What this task involves: Return the first line, the line containing "function hook_rows() = [front_y", and every line between them, exactly as they stand.

(Records from a collection)
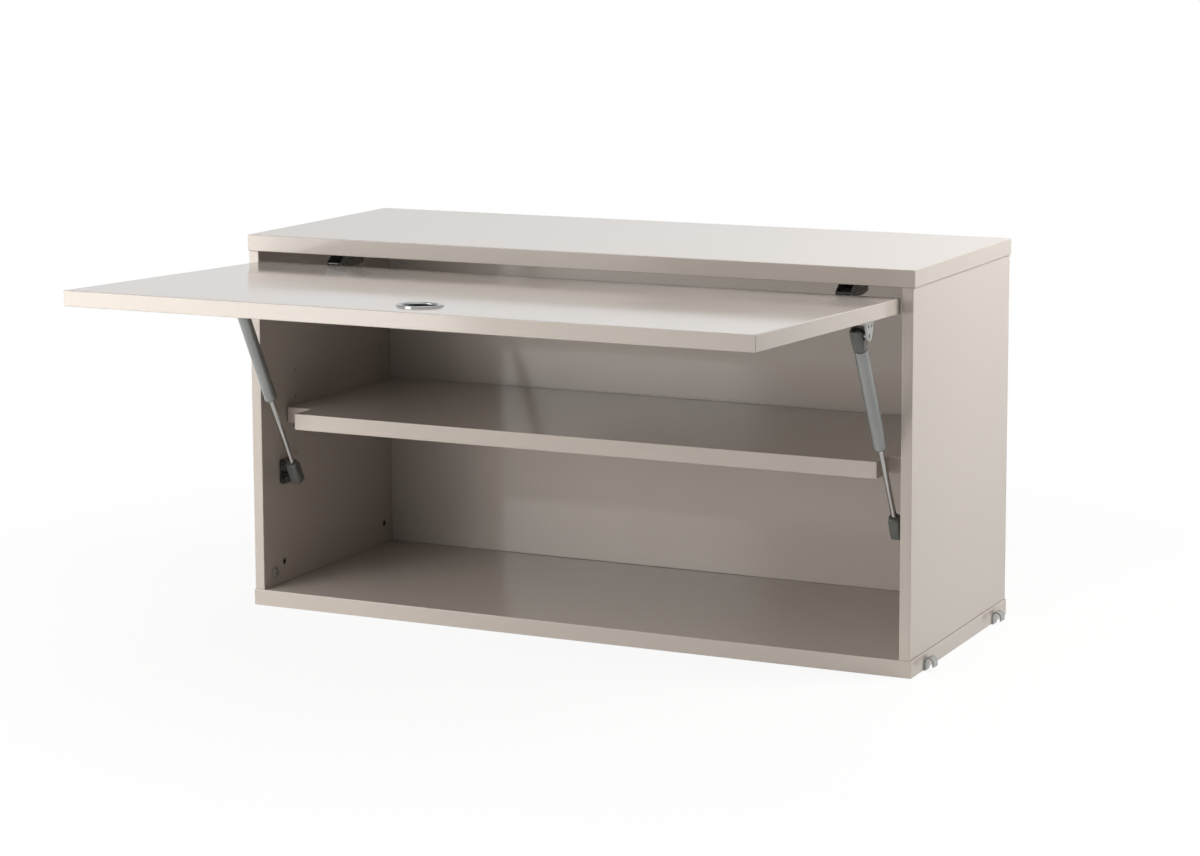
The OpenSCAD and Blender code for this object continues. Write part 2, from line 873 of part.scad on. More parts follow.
// ---------------------------------------------------------------- stops and hooks

function stop_y() = door_in_y + open_gap + stop_d / 2;
function stop_z() = board_t + stop_up;

module door_stops() {
    color(rubber_grey)
        both_sides()
            translate([side_x, stop_y(), stop_z()]) {
                translate([-stop_l, 0, 0]) x_rod(stop_d, stop_l);
                x_rod(hole_d - 2 * fit, hole_depth - 0.5);
            }
}

function hook_rows() = [front_y + front_hook, rear_y - back_hook];

// Strip bent up the panel's end, over a rung and down again
module hook(y) {
    bend_r = hook_throat / 2;
    bend_x = cabinet_w / 2 + hook_t + bend_r;
    lip_z = 4;
    color(zinc)
        difference() {
            translate([0, y + hook_w / 2, 0])
                rotate([90, 0, 0])
                    linear_extrude(hook_w) {
                        translate([cabinet_w / 2 - hook_foot, 0]) square([hook_foot + hook_t, hook_t]);
                        translate([cabinet_w / 2, 0]) square([hook_t, hook_bend_z]);
                        translate([bend_x + bend_r, lip_z]) square([hook_t, hook_bend_z - lip_z]);
                        translate([bend_x, hook_bend_z])
                            intersection() {
                                difference() {
                                    circle(r = bend_r + hook_t);
                                    circle(r = bend_r);
                                }
                                translate([-bend_r - hook_t, 0])
                                    square([2 * (bend_r + hook_t), bend_r + hook_t]);
                            }
                    }
            at_hook_screws() screw_hole();
            at_hook_screws() cylinder(d = small_head + 0.6, h = 2);
        }
}

module at_hook_screws() {
    both_sides()
        for (y = hook_rows())
            translate([cabinet_w / 2 - hook_foot * 0.55, y, 1.2])
                rotate([180, 0, 0])
                    children();
}

module hook_screws() {
    color(zinc) at_hook_screws() pan_screw(head_h = 1);
}

// ---------------------------------------------------------------- nodes

top_panel();
bottom_panel();
left_side() side_panel();  // left_side_panel
side_panel();  // right_side_panel
back_panel();
carcass_dowels();
joint_bolts();
shelf();
shelf_pins();
door_panel();
grip_ring();
at_left_hinge() hinge_cup();  // left_hinge_cup
at_right_hinge() hinge_cup();  // right_hinge_cup
cup_screws();
at_left_hinge() hinge_plate();  // left_hinge_plate
at_right_hinge() hinge_plate();  // right_hinge_plate
at_left_hinge() hinge_arm();  // left_hinge_arm
at_right_hinge() hinge_arm();  // right_hinge_arm
plate_screws();
arm_screws();
link_pins();
at_left_hinge() hinge_link();  // left_hinge_link
at_right_hinge() hinge_link();  // right_hinge_link
left_side() strut_tube();  // left_strut_tube
strut_tube();  // right_strut_tube
left_side() strut_gland();  // left_strut_gland
strut_gland();  // right_strut_gland
left_side() strut_rod();  // left_strut_rod
strut_rod();  // right_strut_rod
left_side() strut_piston();  // left_strut_piston
strut_piston();  // right_strut_piston
left_side() top_socket();  // left_top_socket
top_socket();  // right_top_socket
left_side() bottom_socket();  // left_bottom_socket
bottom_socket();  // right_bottom_socket
left_side() door_bracket();  // left_door_bracket
door_bracket();  // right_door_bracket
left_side() door_ball();  // left_door_ball
door_ball();  // right_door_ball
door_bracket_screws();
left_side() side_bracket();  // left_side_bracket
side_bracket();  // right_side_bracket
left_side() side_stud();  // left_side_stud
side_stud();  // right_side_stud
side_bracket_screws();
door_stops();
left_side() hook(hook_rows()[0]);  // front_left_hook
hook(hook_rows()[0]);  // front_right_hook
left_side() hook(hook_rows()[1]);  // back_left_hook
hook(hook_rows()[1]);  // back_right_hook
hook_screws();
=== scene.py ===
import json
import math

import bmesh
import bpy
from mathutils import Matrix, Vector

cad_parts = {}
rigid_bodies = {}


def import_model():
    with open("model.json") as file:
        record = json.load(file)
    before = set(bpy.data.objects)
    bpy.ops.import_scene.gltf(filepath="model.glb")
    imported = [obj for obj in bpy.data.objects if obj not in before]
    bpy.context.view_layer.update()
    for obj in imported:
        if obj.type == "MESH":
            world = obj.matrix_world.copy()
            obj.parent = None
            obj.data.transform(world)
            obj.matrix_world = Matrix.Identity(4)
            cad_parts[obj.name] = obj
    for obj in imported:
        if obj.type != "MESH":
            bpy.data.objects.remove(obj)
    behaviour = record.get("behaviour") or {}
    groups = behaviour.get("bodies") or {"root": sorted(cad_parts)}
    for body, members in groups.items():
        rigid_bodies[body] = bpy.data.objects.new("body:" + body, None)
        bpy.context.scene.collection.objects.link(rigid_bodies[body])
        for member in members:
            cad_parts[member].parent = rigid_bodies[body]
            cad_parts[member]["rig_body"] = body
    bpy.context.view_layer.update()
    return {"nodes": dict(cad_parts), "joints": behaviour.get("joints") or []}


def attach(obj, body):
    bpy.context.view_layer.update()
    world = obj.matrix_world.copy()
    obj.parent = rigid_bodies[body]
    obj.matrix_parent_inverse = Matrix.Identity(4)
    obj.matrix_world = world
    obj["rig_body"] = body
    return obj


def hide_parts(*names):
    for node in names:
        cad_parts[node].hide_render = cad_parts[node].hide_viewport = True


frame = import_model()

MM = 0.001
SIDES = (("left", -1), ("right", 1))
JOINTS = {joint["name"]: joint for joint in frame["joints"]}


def srgb(red, green, blue):
    """Colour as it looks on a screen, 0 to 255, turned into the linear values that shaders use."""
    values = [channel / 255 for channel in (red, green, blue)]
    linear = [v / 12.92 if v <= 0.04045 else ((v + 0.055) / 1.055) ** 2.4 for v in values]
    return (*linear, 1.0)


# ---------------------------------------------------------------- node helpers

def add(tree, kind, **settings):
    """New node with its settings."""
    node = tree.nodes.new(kind)
    for name, value in settings.items():
        setattr(node, name, value)
    return node


def wire(tree, *pairs):
    """Links, each from an output to an input."""
    for source, target in pairs:
        tree.links.new(source, target)


def feed(tree, given, socket):
    """Sets a socket to a number, or links it to the output that is given."""
    if isinstance(given, (int, float)):
        socket.default_value = given
    else:
        wire(tree, (given, socket))


def new_group(name, inputs, outputs):
    """Shader node group with named inputs and outputs, and its two end nodes."""
    group = bpy.data.node_groups.new(name, "ShaderNodeTree")
    for label, kind, value in inputs:
        socket = group.interface.new_socket(label, in_out="INPUT", socket_type=kind)
        socket.default_value = value
    for label, kind in outputs:
        group.interface.new_socket(label, in_out="OUTPUT", socket_type=kind)
    return group, add(group, "NodeGroupInput"), add(group, "NodeGroupOutput")


def calculate(tree, operation, first, second):
    """Sum, product or other result of two numbers or sockets."""
    node = add(tree, "ShaderNodeMath", operation=operation)
    feed(tree, first, node.inputs[0])
    feed(tree, second, node.inputs[1])
    return node.outputs[0]


def object_place(tree, stretch=None):
    """Object coordinates, multiplied by a vector socket where one is given."""
    place = add(tree, "ShaderNodeTexCoord").outputs["Object"]
    if stretch is None:
        return place
    stretched = add(tree, "ShaderNodeVectorMath", operation="MULTIPLY")
    wire(tree, (place, stretched.inputs[0]), (stretch, stretched.inputs[1]))
    return stretched.outputs[0]


def noise_at(tree, scale, detail, stretch=None):
    """Noise on Object coordinates, its scale taken from a socket."""
    noise = add(tree, "ShaderNodeTexNoise")
    noise.inputs["Detail"].default_value = detail
    wire(tree,
         (object_place(tree, stretch), noise.inputs["Vector"]),
         (scale, noise.inputs["Scale"]))
    return noise.outputs["Fac"]


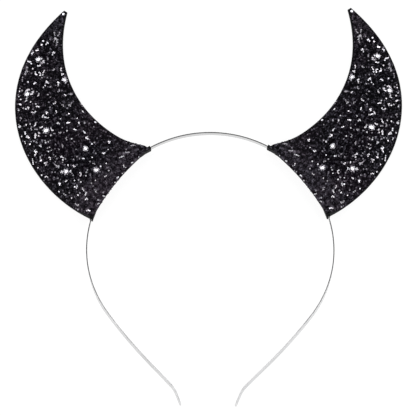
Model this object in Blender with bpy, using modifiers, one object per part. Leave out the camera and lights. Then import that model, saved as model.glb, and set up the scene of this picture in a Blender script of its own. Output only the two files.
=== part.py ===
# Devil horns headband: a bent steel strip with two padded glitter horns on its arch.
# It lies on the flat backs of its horns, as it would on a table.
# Metres. +X is the right side, +Y points from the ends of the loop to the horns' tips, +Z is up.
# The shapes are drawn about the centre of the arch, and the last step moves the whole part
# so that the middle of its underside is at the world's origin.

from collections import namedtuple
from math import ceil, cos, pi, radians, sin

import bmesh
import bpy
from mathutils import Vector

MM = 0.001

# Steel strip, standing on its edge
STRIP_WIDTH = 5.0 * MM
STRIP_THICKNESS = 0.6 * MM
STRIP_EDGE_BEVEL = 0.12 * MM
STRIP_END_ROUND = 2.0 * MM
STEP_ANGLE = radians(3.7)
STEP_LENGTH = 8.0 * MM

# Half of the loop, from the top of the arch to one end. A turn above 0 bends inwards.
Run = namedtuple("Run", "name radius turn length")
ARCH_RADIUS = 61.9 * MM
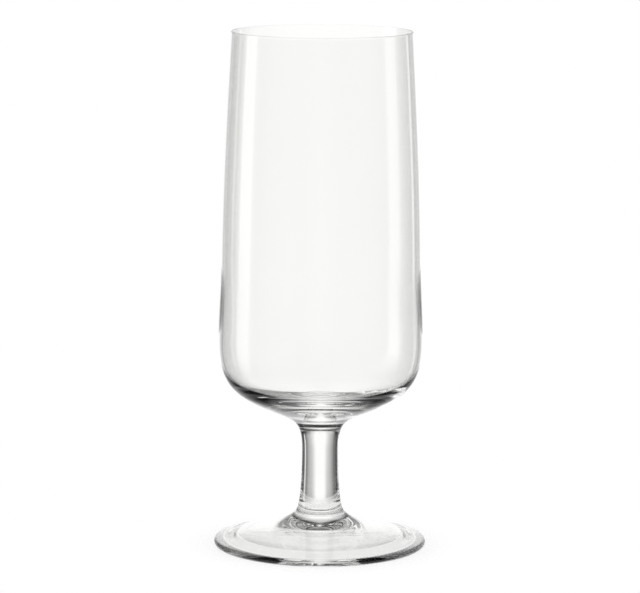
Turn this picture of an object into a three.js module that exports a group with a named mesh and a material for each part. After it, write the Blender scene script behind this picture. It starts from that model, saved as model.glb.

Task output:
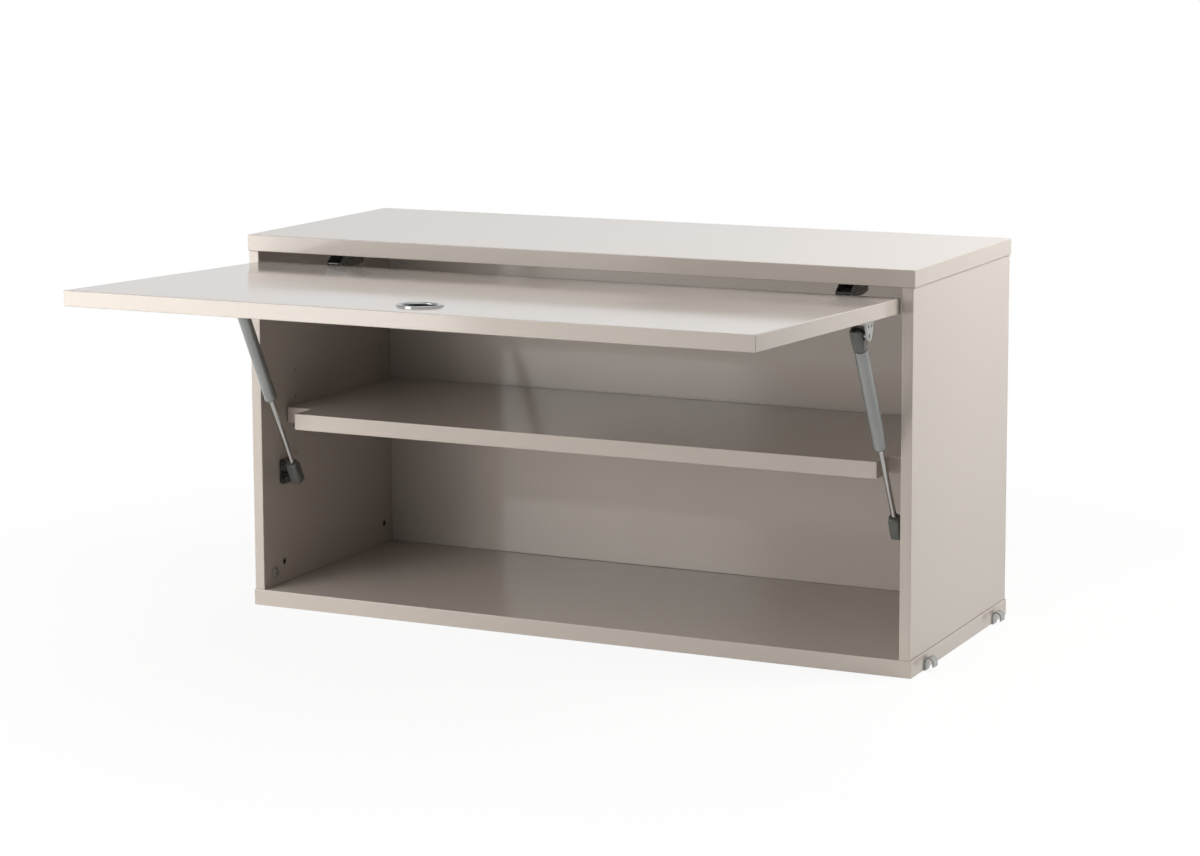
The OpenSCAD and Blender code for this object continues. Write part 2, from line 873 of part.scad on. More parts follow.
// ---------------------------------------------------------------- stops and hooks

function stop_y() = door_in_y + open_gap + stop_d / 2;
function stop_z() = board_t + stop_up;

module door_stops() {
    color(rubber_grey)
        both_sides()
            translate([side_x, stop_y(), stop_z()]) {
                translate([-stop_l, 0, 0]) x_rod(stop_d, stop_l);
                x_rod(hole_d - 2 * fit, hole_depth - 0.5);
            }
}

function hook_rows() = [front_y + front_hook, rear_y - back_hook];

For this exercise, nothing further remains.